NEW operations Raven Complex and Beckley Complex and the resumption of mining at Sentinel-Clarion should help International Coal Group limp back to profitability in 2007 after reporting a 2006 net loss of $US9.3 million.

Staff Reporter

The 2006 full-year results were adversely affected by the Sago mine accident and the Viper mine fire, which negatively impacted earnings by about $15 million, and by the unplanned idling of the Sycamore No. 2 mine due to geologic and unmapped gas well issues.

“We were pleased to achieve our earnings guidance for both the quarter and the year despite multiple operating challenges,” ICG chief Ben Hatfield said.

“Production costs for the quarter were substantially improved by stronger operational performance, coupled with the previously announced idling of several high-cost production units. We also overcame a significant shortfall in brokered coal income as the contracted suppliers encountered various production and shipping hurdles.”

The fourth-quarter loss was $US52,000 on coal sales of 4.8 million tons. Total coal sales for 2006 were 19.4Mt.

ICG said fourth-quarter market dynamics demonstrated the company’s earlier actions to shut down high-cost production were well timed. Mild winter weather has resulted in increased coal inventories which in turn has lowered Appalachian region coal prices.

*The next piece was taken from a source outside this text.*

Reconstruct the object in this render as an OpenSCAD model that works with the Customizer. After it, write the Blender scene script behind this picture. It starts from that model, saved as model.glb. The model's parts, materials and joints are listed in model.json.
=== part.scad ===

During October the Raven Complex in Kentucky commenced operations of its preparation plant. The mine is expected to reach full production of 1.2Mt by the end of 2007.

During November the Sentinel-Clarion mine in West Virginia resumed coal production after an eight-month construction outage for extension of the mine’s shaft and slope. The mine is expected to produce more than 1.5Mt.

The company’s new 1.3Mt ICG Beckley Complex is projected to begin production in the third quarter of 2007.

In response to the weak market environment ICG has delayed development of the planned 3.8Mt Tygart No. 1 Complex in Taylor County, West Virginia by about 12 months.

Capital spending on the project during 2007 will be limited to construction of schedule-critical components such as site access. Full-scale shaft and slope excavation is expected to commence in early 2008, with coal production start-up projected for mid-2009.

In 2007 ICG expects to sell 19-20Mt at an average selling price of $42.50-44.00 per ton, and an average cost per ton sold of $36.50-38.50, excluding selling, general and administrative expenses.

Coal production is expected to total 17-18Mt for the year.